I remember sitting in one of the chapels for hours as student after student walked to the front, took the mic, and tearfully confessed to sins. I remember being impressed by their courage, but also deeply embarrassed–embarrassed for them (porn and masturbation figured large in these confessions), and embarrassed at my own lack of desire to participate (was I just not “spiritual” enough? too prideful?).

I’m not equating the two sets of stories–confession of one’s own sins is very different from the testimony of abuse. But I merely want to note that in both cases these personal narratives, when they become public, begin to elide difference and detail.
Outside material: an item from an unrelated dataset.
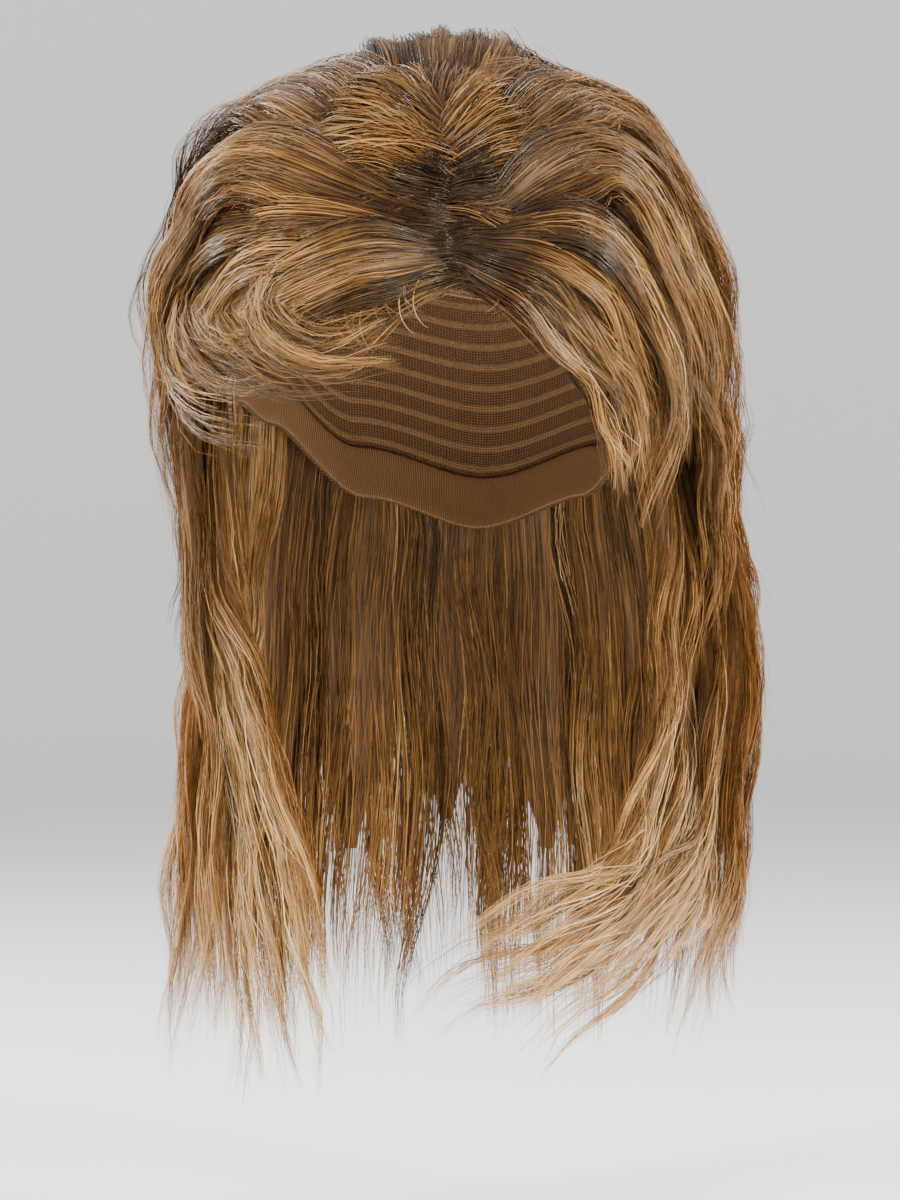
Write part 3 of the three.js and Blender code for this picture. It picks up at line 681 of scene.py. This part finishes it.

Public confession and meme culture reward collapsed stories, not nuanced narrative explorations. Damon Linker has a thought-provoking piece in The Week that explores this new tendency toward secular, public confession, and I encourage you to pop over there and read it.

Again, as I note above, there is a powerful utility to this compression. I don’t deny it. And I should note, too, that some #metoo expressions have made space for those of us who don’t want to participate, although that space is generally granted for psychological reasons (it would be retraumatizing) or political reasons (women shouldn’t have to share their stories to get men to stop abusing them) rather than for narrative or storytelling reasons.

So here I am. I see the value of this conversation–or, at least, I hope it has lasting value–but I’m uncomfortable with the narrative trend, itself.

 

Sarina Gruver Moore teaches English literature and writing at Grove City College in Pennsylvania. 

 

 

 

Sarina Gruver Moore

Sarina Gruver Moore is a writer in western Pennsylvania.

2 Comments

  • Judith Loucks Gruver says:

    Very touching to read this. I didn’t know about the experience you had at home. I love you very much.

  • For the reasons you state, I came to a different conclusion. I posted a “metoo”, but with no explanations, as I felt none was needed. My contribution was that I am an woman affected by this, the details don’t matter. To provide the narrative gives the reader the ability to cast judgment, and in the short term, the impact of this movement is the number of women affected, not the severity of their individual experiences.